On Sunday, the players were asked how much they slept the night before their Wisconsin game. “I got maybe five, six hours of sleep,” Aaron Harrison said.
“If I really told you,” Julius Randle added, “Coach would probably kill me.”
Then Calipari said they had one guy who got a good 10 hours.
“I kind of sleep through everything,” admitted James Young. “I just love sleeping.”
This is what’s great about the Wildcats this year. They’re humans. It’s different from the last time UK was here, with prodigies like Anthony Davis and Michael Kidd-Gilchrist convincing everyone they were supernatural. This team isn’t the terrifying juggernaut that makes you forget how young they are. It is a terrifying juggernaut that reminds you constantly how young they are.
To really appreciate where this team is right now, you have to understand where they’ve been. In February, players were saying things like, “We all, all of our lives, have just been worrying about ourselves. When you put that group of people all together, it’s really hard. Coach said it’s impossible, really. So, I mean, we’re just trying to do the impossible and see where it goes.”
When “do the impossible” is used to describe team chemistry, it’s not a good sign for the future. But that’s how it felt. This was a team full of stars with NBA dreams, and getting everyone on the same page wasn’t going well.
Then came a loss at South Carolina, which put an exclamation point on the whole season’s disappointment. Calipari got ejected midway through the game, then didn’t show up for the press conference. At this point it became open season on everyone. The Harrison twins were public enemies no. 1 (and 2) for Kentucky fans, while Calipari and his band of selfish stars became a target for everybody else.
This came up again Saturday. “There’s constructive criticism and then there’s destructive criticism,” Cal said. “They got that [second] kind, questioning their attitudes.
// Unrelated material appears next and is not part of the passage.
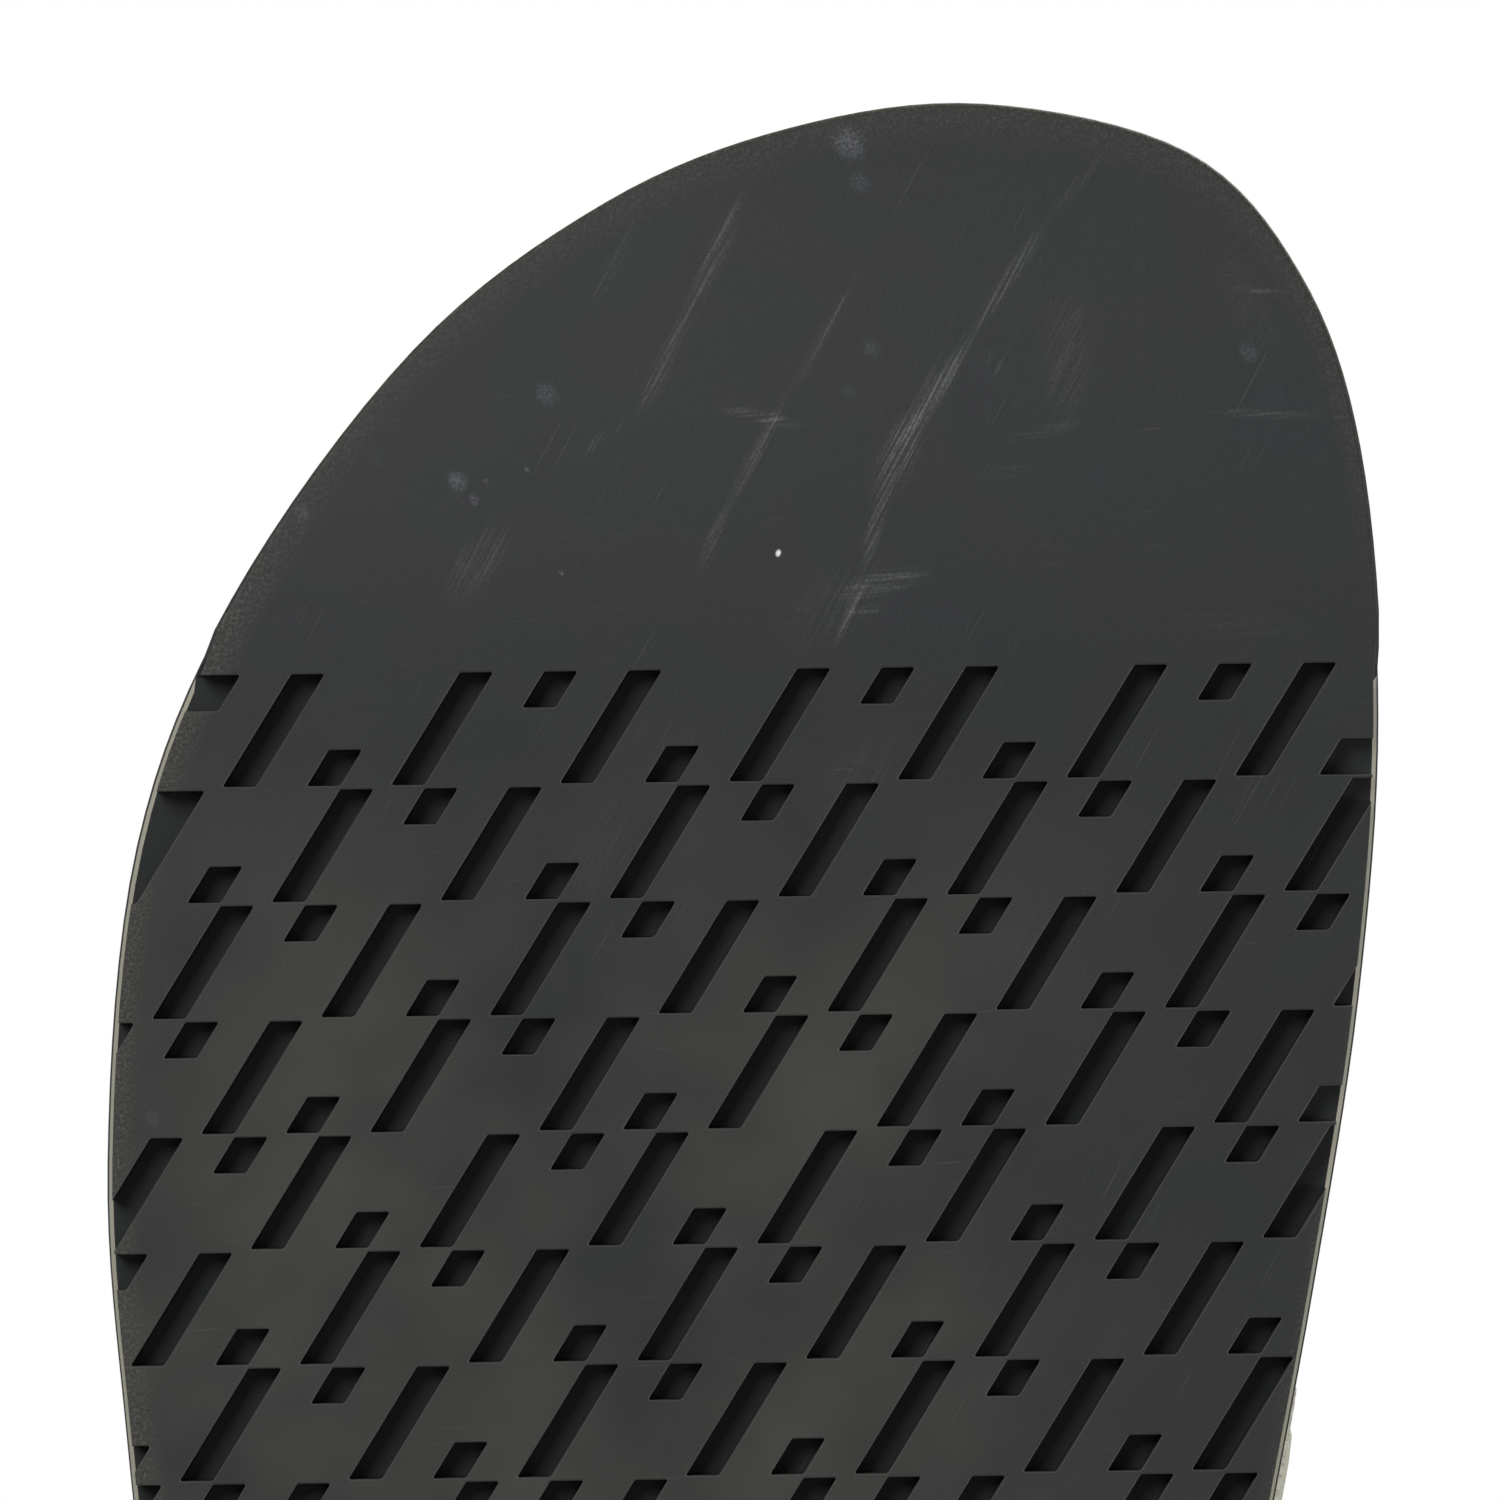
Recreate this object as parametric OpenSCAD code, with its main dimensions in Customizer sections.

Are they good people? Are they selfish? I mean, they were absolutely mauled.”
“I think it made them stronger,” he added. “And it made them come together.”
The turnaround started at the end of the season. Before the SEC tournament, Calipari announced he’d made a “tweak” to the Kentucky team — what he did is still a mystery — and he promised the players their season wasn’t dead yet. That led to a run to the SEC championship game, which, if nothing else, secured its place in the NCAA tournament, avoiding the biggest possible embarrassment for this team of stars.
Then came the last few weeks. They beat an undefeated Wichita State, surviving performances from Cleanthony Early and Ron Baker that should have been enough to beat any team in the country.
They took down Louisville, the defending national champion, and another team whose upperclassmen (Luke Hancock and Russ Smith) would’ve been too much for most anyone to handle.
Then it was Michigan. Nik Stauskas and Glenn Robinson Jr. had Kentucky down double digits, but they couldn’t put ’em away, and Aaron Harrison’s 3 put Kentucky in the Final Four.
Then there was Wisconsin on Saturday night. The Badgers and Frank Kaminsky were a nightmare matchup for Kentucky — a team full of scorers who could spread the floor, milk the shot clock, and force every Wildcats player to guard them for the full 35 seconds every possession. For a team full of freshmen, this should’ve been disastrous. Kentucky mostly held up there, and it still looked like it wasn’t going to be enough.
When Traevon Jackson went to the line for three free throws to take the lead with 16 seconds left, I had no doubt he’d nail all three, and probably end the game. That’s how Wisconsin had played all game. It took every opening Kentucky gave it, and turned it into points. But then Jackson missed the first — the only missed free throw Wisconsin had all night — and gave Kentucky a chance to tie with a 2-pointer.
Calipari talked about the final sequence Saturday: “I called Andrew over and said, ‘Andrew, if you can get a layup or get it to Dakari, do that; if not, you got your brother.’
“When we huddled, I said, ‘We’re going at Aaron, boys, anybody got a problem with that?'”
And for anyone who remembers where Kentucky was a month ago, this took the most incredible redemption story in college basketball and made it just a little more ridiculous. Harrison was a curse word in Kentucky for most of this year. On Sunday, reporters asked Aaron how he felt knowing that families across the state were going to name their kids after him.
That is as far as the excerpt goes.